= Étienne Ozi =

French musician

Étienne Ozi (9 December 1754 – 5 October 1813) was a French bassoonist and composer. He is known for his concertos, symphonies concertantes, and pedagogical pieces. His works were influential in the development of the bassoon and remain a staple of the classical bassoon repertoire.

Ozi's Nouvelle Méthode de basson (1803) was regarded as one of the first complete instructional materials for the bassoon, which was at the time still seven-keyed, as compared to the far more complex modern instrument. The technical demands of Ozi's literature spurred on its development; instrument maker Carl Almenräder in particular used his compositions to direct further development of the bassoon in his development of the key mechanism. The Méthodes were adopted by the early Paris Conservatory as a course of study, containing "detailed principles for the study of the bassoon, exercises in all keys with bass accompaniment, twelve sonatas of progressive difficulty, thirty scale variations and forty-two caprices. It also includes instructions on caring for the instrument, and methods of making the reeds."
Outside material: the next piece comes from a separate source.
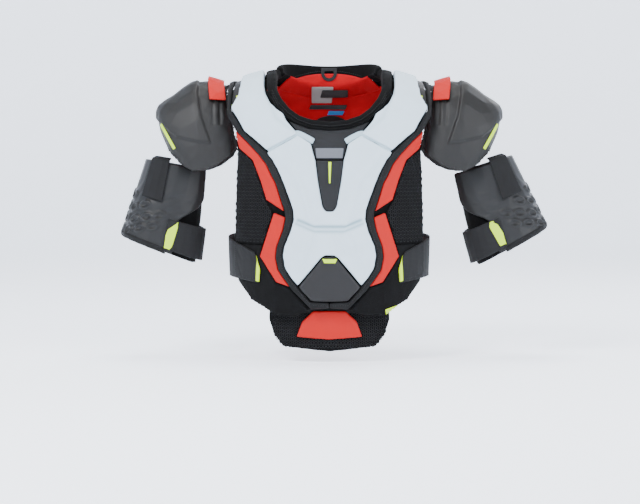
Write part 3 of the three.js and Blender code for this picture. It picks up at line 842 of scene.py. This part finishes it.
# %% Stitch rows
def stitch(name, line, targets, body, gap=4.0, facing=-1, material=THREAD):
    tree = tree_of(*(bpy.data.objects[t] for t in targets))
    spots = []
    for a, b in zip(line, line[1:]):
        a, b = Vector(a), Vector(b)
        count = max(1, round((b - a).length / gap))
        for k in range(count):
            p = a.lerp(b, k / count) * MM
            hit, normal = tree.ray_cast(Vector((p.x, facing * 0.6, p.y)), Vector((0, -facing, 0)))[:2]
            if hit is None:
                continue
            run = Vector((b.x - a.x, 0, b.y - a.y)).normalized()
            spots.append((hit + normal * 0.2 * MM, (run - normal * run.dot(normal)).normalized(), normal))
    return scatter(name, BEADS, spots, body, material, "black", Radius=0.55 * MM, Length=2.4)


EDGE = [
    (168, -50), (148, -84), (110, -120), (98, -136), (89, -156), (83, -169),
    (74, -197), (67, -218), (66, -233), (70, -251.5), (80, -278), (83, -295),
    (79.5, -315.5), (70, -332), (58, -348), (31, -378), (2, -378),
]
for side in SIDES:
    stitch("edge_stitch_" + side, mirrored(EDGE, side), [f"chest_binding_{side}_soft"], "chest", 4.0)
    tab = mirrored([(126, -294), (161, -274), (161, -328), (126, -336)], side)
    stitch("tab_stitch_" + side, tab, [f"waist_tab_{side}_soft"], "waist_tab_" + side, 3.5)
neckline = [(0, -76), (30, -73.5), (53, -65), (70, -53), (87, -35.5), (97, -15)]
whole = [(-x, z) for x, z in reversed(neckline[1:])] + neckline
stitch("collar_stitch", whole, ["collar_front_soft"], "chest", 3.5)
under_collar = ["collar_front_soft", "neck_bib_soft", "chest_carrier_soft"]
for k, drop_by in ((1, 6), (2, 12)):
    line = [(x, z - drop_by) for x, z in neckline]
    whole = [(-x, z) for x, z in reversed(line[1:])] + line
    stitch(f"collar_welt_{k}", whole, under_collar, "chest", 3.5)
rim = [(-60, 14), (-40, 20), (-20, 24), (0, 25), (20, 24), (40, 20), (60, 14)]
stitch("collar_rim_stitch", rim, ["collar_back_soft"], "back", 3.5)


# %% [markdown]
# ## Waist elastics and the hanging loop
# Each elastic is sewn to the back and hooks on the chest tab, and is attached to neither panel. The loop
# is a short round of webbing that swings from the collar.

# %% Elastics and loop
for side, sign in SIDES.items():
    elastic = soften("waist_band_" + side, [f"waist_elastic_{side}"], 1.0, 2)
    finish_piece(elastic, None, WEB, [f"waist_elastic_{side}"])
    lo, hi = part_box(f"waist_elastic_{side}")
    middle = (lo + hi) / 2
    ends = [(middle.x, y, middle.z) for y in (hi.y - 0.01, lo.y + 0.01)]
    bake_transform(elastic)
loop = soften("hang_loop_web", ["hang_loop"], 0.7, 3)
loop_web = ribbed_web("loop web", (0.012, 0.012, 0.013), 420.0, "X")
finish_piece(loop, "hang_loop", loop_web, ["hang_loop"])

# %% [markdown]
# ## Joins
# The collar runs on over each shoulder from the front ring to the back one. A short padded piece
# carries it across, and a strip of cloth carries the belly pad. Both are attached to neither panel.


# %% Collar joins, belly strip and guard bindings
def tube(name, stations, sides=14):
    """A closed tube through stations (centre, half width in x, half height) in millimetres."""
    form = bmesh.new()
    rings = []
    for centre, wide, high in stations:
        turn = [2 * math.pi * k / sides for k in range(sides)]
        ring = [Vector(centre) + Vector((wide * math.cos(a), 0, high * math.sin(a))) for a in turn]
        rings.append([form.verts.new(p * MM) for p in ring])
    for a, b in zip(rings, rings[1:]):
        for k in range(sides):
            form.faces.new((a[k], a[(k + 1) % sides], b[(k + 1) % sides], b[k]))
    form.faces.new(rings[0])
    form.faces.new(reversed(rings[-1]))
    bmesh.ops.recalc_face_normals(form, faces=form.faces)
    mesh = bpy.data.meshes.new(name)
    form.to_mesh(mesh)
    form.free()
    obj = new_object(name, mesh)
    fine = obj.modifiers.new("fine", "SUBSURF")
    fine.levels = fine.render_levels = 1
    return bake(obj)


for side, sign in SIDES.items():
    stations = [
        ((sign * 101, -24, 8), 10.5, 8.0),
        ((sign * 100.5, -14, 11.5), 11.4, 8.6),
        ((sign * 99.5, -6, 13.5), 11.6, 9.0),
        ((sign * 94.5, 1, 15.5), 10, 9.5),
        ((sign * 88.5, 7, 18), 7, 8.8),
        ((sign * 84, 13, 19), 5, 8),
    ]
    join = tube("collar_join_" + side, stations)
    finish_piece(join, None, BLACK_KNIT, ())
    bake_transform(join)
    stations = [
        ((sign * 165, -12, -1), 6.5, 4.6),
        ((sign * 164.5, -4, 0.4), 7.0, 4.8),
        ((sign * 162, 4, 0), 7.5, 4.8),
        ((sign * 159, 14, -3), 8.0, 4.4),
        ((sign * 157.5, 24, -7.5), 7.5, 3.8),
    ]
    edge = tube("edge_join_" + side, stations)
    finish_piece(edge, None, BINDING, ())
    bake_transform(edge)

NECK = (85, 57)  # how far the collar reaches sideways and backwards, in millimetres
ring, inner = (tree_of(bpy.data.objects[n]) for n in ("collar_back_soft", "back_liner_soft"))
behind = tree_of(bpy.data.objects["back_liner_soft"], bpy.data.objects["back_carrier_soft"])


def skirt(name, degrees, top_at, under, material):
    """Carries the inside of the back collar down to the layer below it."""
    rows = []
    for degree in degrees:
        a = math.radians(degree)
        out = Vector((math.cos(a) * NECK[0], math.sin(a) * NECK[1], 0)).normalized()
        foot = 14 - 20 * math.sin(a) ** 2 + 2.5
        top = max(top_at(abs(math.cos(a) * NECK[0])), foot + 3)
        heights = [top + (foot - top) * k / 4 for k in range(5)]
        hits = [ring.ray_cast(Vector((0, 0, h * MM)), out)[0] for h in heights]
        if None in hits:
            continue
        column = [hit - out * 1.1 * MM for hit in hits]
        edge = under.find_nearest(column[-1] + Vector((0, 0, -10 * MM)))[0]
        low = edge + (edge - column[-1]).normalized() * 4 * MM - out * 1.5 * MM
        rows.append(column + [column[-1].lerp(low, 0.35), column[-1].lerp(low, 0.7), low])
    obj = grid_object(name, rows)
    middle = obj.data.polygons[7 * (len(rows) // 2)]
    if middle.normal.dot(Vector((middle.center.x, middle.center.y, 0))) > 0:
        obj.data.flip_normals()
    thicken(obj, 2.6, 0.0, 0, 1)
    finish_piece(obj, "back", material, ())


def lining_top(x):
    return 20 - 17 * (x / 80) ** 2.5


def at_foot(x):
    return -99


middle_turns = [26 + 128 * i / 44 for i in range(45)]
side_turns = [4 + 26 * i / 12 for i in range(13)]
skirt("collar_lining", middle_turns, lining_top, inner, LINER)
skirt("collar_skirt_left", side_turns, at_foot, behind, BLACK_KNIT)
skirt("collar_skirt_right", [180 - turn for turn in side_turns], at_foot, behind, BLACK_KNIT)

inside_back = ["collar_lining", "back_liner_soft"]
LABELS = [
    ("care_label", [(-31, -3), (8, -3), (5, -31), (-31, -31)], LABEL, 0.5),
    ("size_patch", [(-12, -8), (34, -8), (34, -21), (-16, -21)], INSERT, 1.2),
    ("fibre_patch", [(-33, -34), (33, -34), (30, -42), (-36, -42)], INSERT, 0.7),
    ("blue_patch", [(0, -44.5), (28, -44.5), (25, -52), (-3, -52)], BLUE, 0.7),
]
for name, corners, material, lift in LABELS:
    label = patch(name, corners, inside_back, "back", material, lift)
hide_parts("size_label")
liner_tree = tree_of(bpy.data.objects["back_liner_soft"])
rows = []
for i in range(21):
    x = -28 + 63 * i / 20
    crown = -71 + 18 * math.sqrt(max(0.0, 1 - ((x - 3.5) / 32) ** 2))
    places = [drop(liner_tree, x, crown + (-80 - crown) * k / 5, -1) for k in range(6)]
    rows.append([hit + normal * 0.6 * MM for hit, normal in places])
disc = grid_object("label_disc", rows)
if disc.data.polygons[50].normal.y > 0:
    disc.data.flip_normals()
thicken(disc, 0.8, 1.0, 0, 1)
finish_piece(disc, "back", INSERT)

hung = tree_of(bpy.data.objects["belly_pad_tab_soft"], bpy.data.objects["belly_pad_soft"])
rows = []
for i in range(33):
    x = -63 + 126 * i / 32
    ends = [drop(hung, x, z, -1) for z in (-378, -393)]
    rows.append([ends[0][0].lerp(ends[1][0], k / 4) + Vector((0, -0.4 * MM, 0)) for k in range(5)])
strip = grid_object("belly_strip", rows)
if strip.data.polygons[40].normal.y > 0:
    strip.data.flip_normals()
thicken(strip, 2.4, 0.0, 0, 1)
finish_piece(strip, None, WEB, ())
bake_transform(strip)

for side, sign in SIDES.items():
    guard = tree_of(bpy.data.objects[f"arm_guard_{side}"])
    rows = []
    for k in range(56):
        angle = sign * (-17 + 3.9 * k)
        foot = -157 + 0.2 * 60 * math.sin(math.radians(abs(angle) if k > 4 else angle * sign))
        spots = [
            round_body(guard, [angle], [foot + h], 0, PIVOT[side], TURNED[side], 0.2) for h in (7.5, 3.5)
        ]
        if not all(spots):
            continue
        (high, out, up), (low, out2, _) = spots[0][0], spots[1][0]
        fold = low - up * 5.5 * MM
        over = [high + out * 0.3 * MM, low + out2 * 0.5 * MM]
        rows.append(over + [fold - out2 * 0.6 * MM, fold - out2 * 6.4 * MM])
    edge = grid_object("guard_binding_" + side, rows)
    middle = edge.data.polygons[3 * (len(rows) // 2)]
    if middle.normal.dot(middle.center - PIVOT[side]) < 0:
        edge.data.flip_normals()
    thicken(edge, 1.3, 1.0, 0, 1)
    finish_piece(edge, "arm_" + side, BINDING)
print("joins made")

# %% [markdown]
# ## Camera, light and floor
# A long lens from the front keeps the proportions flat, as in a catalogue. Wide soft lights and a
# pale bowl all round the pads give gentle highlights on the dark caps and no hard shadow.


# %% Studio
def aim(obj, target):
    obj.rotation_euler = (Vector(target) - obj.location).to_track_quat("-Z", "Y").to_euler()


TARGET = Vector((-0.016, -0.1, -0.289))
ELEVATION = math.radians(3)
DISTANCE = 3.02
camera = bpy.data.objects.new("camera", bpy.data.cameras.new("camera"))
bpy.context.scene.collection.objects.link(camera)
camera.data.lens, camera.data.sensor_width = 100, 36
camera.location = TARGET + DISTANCE * Vector((0, -math.cos(ELEVATION), math.sin(ELEVATION)))
aim(camera, TARGET)
bpy.context.scene.camera = camera


def soft_light(name, place, size, watts):
    data = bpy.data.lights.new(name, "AREA")
    data.shape, data.size, data.energy = "DISK", size, watts
    light = bpy.data.objects.new(name, data)
    bpy.context.scene.collection.objects.link(light)
    light.location = place
    aim(light, (0, 0, -0.2))


soft_light("key", (-1.3, -2.0, 1.7), 1.1, 95)
soft_light("fill", (1.9, -1.8, 0.9), 1.3, 42)
soft_light("top", (0, 0.1, 1.9), 1.3, 42)
soft_light("rim", (1.2, 1.6, 1.2), 1.2, 16)
world = bpy.data.worlds.new("studio")
world.use_nodes = True
world.node_tree.nodes["Background"].inputs["Color"].default_value = (0.86, 0.89, 0.94, 1)
world.node_tree.nodes["Background"].inputs["Strength"].default_value = 0.5
bpy.context.scene.world = world

floor_height = cad_box[0].z - 0.02
FLOOR_RADIUS, RISE = 4.6, 1.4
curve = [(FLOOR_RADIUS + RISE * math.sin(a), RISE - RISE * math.cos(a)) for a in (0.3, 0.6, 0.9, 1.2, 1.57)]
profile = [(0.0002, 0), (FLOOR_RADIUS, 0)] + curve + [(6.0, 6.0)]
turns = [2 * math.pi * k / 64 for k in range(65)]
rows = [[Vector((r * math.cos(t), r * math.sin(t), floor_height + h)) for r, h in profile] for t in turns]
floor = grid_object("floor", rows)
paper = Finish("pale paper", (0.85, 0.88, 0.93), 0.9, specular_ior_level=0.0, emission_strength=1.0)
paper.set("Emission Color", (0.85, 0.89, 0.96, 1))
floor.data.materials.append(paper.material)
floor.data.polygons.foreach_set("use_smooth", [True] * len(floor.data.polygons))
Born in Nîmes, Ozi received his early musical experience from a military ensemble, but settled in Paris in 1777, where he studied with Georg Wenzel Ritter. His 1779 debut at the Concert Spirituel won the effusive praise of the Parisian press. His 36 appearances over 12 years performing there included 19 performances of his own works.

==Works, editions and recordings==
- Etienne Ozi: Six Grandes Sonates from "Nouvelle Méthode de Basson", Paris 1803 Danny Bond (bassoon), Richte van der Meer (cello). Accent Records.